== Collected data

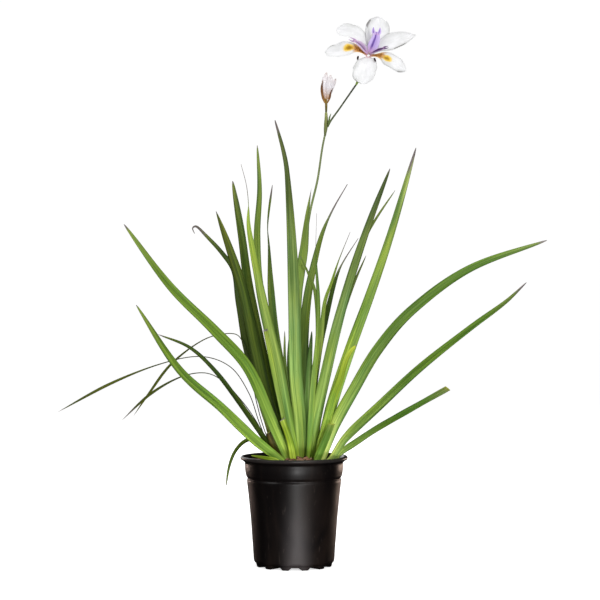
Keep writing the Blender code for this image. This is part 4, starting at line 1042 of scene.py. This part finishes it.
def style_finish(name, middle, margin, line, rib=0.14):
    """Style arm: paler towards its margins, with fine veins of its middle colour, one dark rib that
    runs a little to one side of its middle, rib wide, and a pink base."""
    f = Finish(name)
    uv, reach, spread = f.uv(), f.mark("reach"), f.mark("spread")
    vein = f.noise(uv, (1400.0, 60.0, 1.0), detail=2.0)
    colour = f.ramp(spread.size() + (vein - 0.5) * 0.5, [(0.0, paint(*middle)), (0.9, paint(*margin))])
    colour = f.mix(vein.eased(0.50, 0.68) * 0.35, colour, paint(*middle))
    away = (spread + 0.18).size() + (vein - 0.5) * 0.3
    colour = f.mix(away.eased(rib * 2.0, rib * 0.6) * 0.9, colour, paint(*line))
    colour = f.mix(reach.eased(0.34, 0.0) * 0.75, colour, paint(232, 186, 226))
    return f.done(colour, 0.5, f.bump(vein, 0.0002), {"Specular IOR Level": 0.25}, 0.25, paint(*middle))


def anther_finish():
    """Anther: dark brown, faintly violet, with paler pollen dust on it."""
    f = Finish("anther_dark_finish")
    at = f.place()
    dust = f.noise(at, (2600.0, 2600.0, 2600.0), detail=2.0)
    colour = f.mix(dust.eased(0.56, 0.70) * 0.4, paint(52, 38, 42), paint(140, 118, 92))
    return f.done(colour, 0.8, f.bump(dust, 0.0003), {"Specular IOR Level": 0.3})


# each tepal's heart of the yellow patch (reach, spread), painted grey shade of its two margins, painted
# shadow along part of its edge (side, two reaches) and roll of its two margins
TEPAL_LOOKS = {
    "outer_tepal_left": ((0.44, 0.12), (0.20, 0.38), (1.0, 0.84, 0.93), (0.04, -0.10)),
    "outer_tepal_right": ((0.445, 0.12), (0.28, 0.48), (1.0, 0.86, 0.95), (-0.10, -0.16)),
    "outer_tepal_top": (None, (0.38, 0.56), (-1.0, 0.62, 0.84), (0.16, -0.14)),
    "inner_tepal_front": (None, (0.36, 0.38), (1.0, 0.90, 0.96), (-0.10, -0.12)),
    "inner_tepal_left": (None, (0.34, 0.50), None, (0.08, -0.06)),
    "inner_tepal_right": (None, (0.32, 0.50), (1.0, 0.50, 0.70), (0.10, -0.10)),
}
for seed, (name, through, widths, face) in enumerate(TEPALS):
    heart, shade, painted_edge_shadow, curl = TEPAL_LOOKS[name]
    root = np.array(FLOWER_CENTRE) * 0.75 + np.array(through[0], float) * 0.25
    made = petal([tuple(root)] + through[1:], widths, face, seed=seed + 20, curl=curl)
    slot = "tepal_outer" if name.startswith("outer") else "tepal_inner"
    grown(name + "_skin", name, slot, petal_finish(name + "_finish", heart, shade, painted_edge_shadow), made)

VIOLET = style_finish("style_violet_finish", (190, 164, 226), (226, 208, 248), (98, 66, 160))
# painted shade: the right arm is seen nearly edge-on and in shadow, so its finish is a darker copy of the
# violet
SHADED_VIOLET = style_finish("style_shaded_violet_finish", (96, 60, 112), (150, 112, 168), (56, 28, 66), 0.30)
MAUVE = style_finish("style_mauve_finish", (178, 146, 190), (226, 206, 228), (104, 74, 122))
# each arm's finish, how far its two lobes run on past its end, and how far each stands from its middle, as
# a share of its width
STYLE_LOOKS = {"style_arm_left": (MAUVE, 6.0, 0.30), "style_arm_right": (SHADED_VIOLET, 5.0, 0.30),
               "style_arm_top": (VIOLET, 8.0, 0.42)}
for seed, (name, through, widths, face) in enumerate(STYLE_ARMS):
    look, crest, apart = STYLE_LOOKS[name]
    root = (np.array(FLOWER_CENTRE) + np.array(through[0], float)) / 2.0
    arm = petal([tuple(root)] + through[1:], widths, face, 1.3, 0.05, 0.04, seed + 50, 44, 14, rounding=0.10)
    spots, ways, _ = spline(through, [0.80, 1.0])
    along, across = ways[0], unit(np.cross(ways[0], np.array(face, float)))
    wide = widths[-2]
    lobes = []
    for side in (-1.0, 1.0):
        start = spots[0] + across * (side * 0.22 * wide)
        end = spots[1] + across * (side * apart * wide) + along * crest
        middle = (start + end) / 2 + across * (side * 0.08 * wide)
        lobes.append(petal([start, middle, end], (0.40 * wide, 0.50 * wide, 0.30 * wide, 1.2), face,
                           0.9, 0.08, 0.10, seed * 2 + 60 + int(side), 26, 10, rounding=0.3))
    grown(name + "_skin", name, "style_violet", look, arm, *lobes)

ANTHER = anther_finish()
for seed, (name, low, high) in enumerate(ANTHERS):
    middle = tuple((a + b) / 2 + c for a, b, c in zip(low, high, (0.0, -0.4, 0.5)))
    grown(name + "_skin", name, "anther_dark", ANTHER,
          stalk([low, middle, high], (0.8, 1.5, 1.6, 1.0), 36, 18, 0.8, 0.06, seed + 70, (1.0, 1.0)))

crumpled = [petal(through, widths, (0.1 - 0.3 * k, -1.0, 0.1), 1.0, -0.14, 0.05, 80 + 3 * k, 60, 20,
                  (0.04, 0.04), 0.3) for k, (through, widths) in enumerate(BUD_PETALS)]
grown("bud_petals_skin", "bud_petals", "petal_faded", faded_finish(), *crumpled)


# ---- stage, lights and camera, in metres -------------------------------------------------------------
STAGE_PROFILE = [(0.001, 0.0, 0.0), (7.5, 0.0, 2.5), (8.5, 6.0, 2.5), (4.0, 9.0, 2.0), (0.001, 9.2, 0.0)]
STAGE_GLOW = 0.62
AIR_LIGHT = 0.40
CAMERA_PLACE = (0.0090, -2.8, 0.404)
CAMERA_LENS = 110.4
SENSOR_WIDTH = 36.0
FAR_LIMIT = 60.0
WHITE = (1.0, 1.0, 1.0)
# name, place, aim, width, height, watts, tint and spread in degrees
LAMPS = [
    ("key_lamp", (1.15, -2.5, 1.1), (0.0, 0.0, 0.35), 0.8, 1.6, 46.0, WHITE, 180.0),
    ("left_lamp", (-2.2, -1.3, 1.6), (0.0, 0.0, 0.4), 1.2, 1.2, 18.0, WHITE, 180.0),
    ("top_lamp", (0.2, 0.3, 2.6), (0.0, 0.0, 0.3), 1.6, 1.6, 26.0, WHITE, 180.0),
    ("back_lamp", (-0.9, 2.4, 1.2), (0.0, 0.0, 0.4), 1.2, 1.6, 18.0, WHITE, 180.0),
    ("bounce_card", (0.22, -0.95, 0.01), (0.22, -0.95, 1.0), 0.5, 0.9, 3.0, WHITE, 180.0),
    ("low_card", (0.10, -0.70, 0.02), (0.0, 0.0, 0.05), 0.12, 0.10, 0.22, WHITE, 50.0),
    ("right_warm_card", (0.66, 0.86, 0.08), (0.0, 0.0, 0.08), 0.30, 0.16, 0.075, (1.0, 0.74, 0.60), 24.0),
    ("left_warm_card", (-0.66, 0.80, 0.10), (0.0, 0.0, 0.10), 0.30, 0.16, 0.055, (1.0, 0.74, 0.64), 24.0),
]


def stage():
    """A pale floor that curves up into a round backdrop closed overhead: a profile turned round Z."""
    corners = rounded(STAGE_PROFILE, 12)
    r, z = corners[:, 0][:, None], corners[:, 1][:, None]
    points = capped(turned(r, z, angles(STAGE_COLUMNS)))
    quads, tris = wrapped(len(corners), STAGE_COLUMNS)
    mesh = bpy.data.meshes.new("studio_floor")
    mesh.from_pydata(points.tolist(), [], quads[:, ::-1].tolist() + tris[:, ::-1].tolist())
    f = Finish("studio_floor_finish")
    paper = f.noise(f.place(), (3.0, 3.0, 3.0))
    colour = f.mix(paper * 0.04, (0.90, 0.90, 0.90, 1), (0.86, 0.86, 0.86, 1))
    steady = {"Emission Color": (1, 1, 1, 1), "Emission Strength": STAGE_GLOW, "Specular IOR Level": 0.0}
    mesh.materials.append(f.done(colour, 0.9, None, steady))
    f.material.cycles.emission_sampling = "NONE"
    mesh.shade_smooth()
    floor = bpy.data.objects.new("studio_floor", mesh)
    bpy.context.scene.collection.objects.link(floor)
    floor.visible_diffuse = floor.visible_glossy = floor.visible_shadow = False
    floor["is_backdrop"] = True


def softbox(name, place, aim, width, height, watts, tint, spread):
    """A soft rectangular lamp at place, turned to aim, that lights a cone of spread degrees."""
    data = bpy.data.lights.new(name, "AREA")
    data.shape, data.size, data.size_y, data.energy, data.color = "RECTANGLE", width, height, watts, tint
    data.spread = math.radians(spread)
    lamp = bpy.data.objects.new(name, data)
    place, aim = np.array(place, float), np.array(aim, float)
    lamp.location = place
    lamp.rotation_euler = Vector(aim - place).to_track_quat("-Z", "Y").to_euler()
    lamp.visible_camera = False
    bpy.context.scene.collection.objects.link(lamp)


stage()
for lamp in LAMPS:
    softbox(*lamp)

world = bpy.data.worlds.new("studio_air")
bpy.context.scene.world = world
world.use_nodes = True
background = world.node_tree.nodes["Background"]
background.inputs["Color"].default_value = (1.0, 1.0, 1.0, 1.0)
background.inputs["Strength"].default_value = AIR_LIGHT
world.cycles_visibility.glossy = False
bpy.context.scene.view_settings.view_transform = "Standard"

camera_data = bpy.data.cameras.new("camera")
camera_data.lens, camera_data.sensor_width = CAMERA_LENS, SENSOR_WIDTH
camera_data.clip_end = FAR_LIMIT
camera = bpy.data.objects.new("camera", camera_data)
camera.location = CAMERA_PLACE
camera.rotation_euler = (math.radians(90.0), 0.0, 0.0)
bpy.context.scene.collection.objects.link(camera)
bpy.context.scene.camera = camera

low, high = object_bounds()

====

**Task brief**
Tally the lines of the material above that contain the word "scene" and report the total alone.

**Solution to this exercise**
7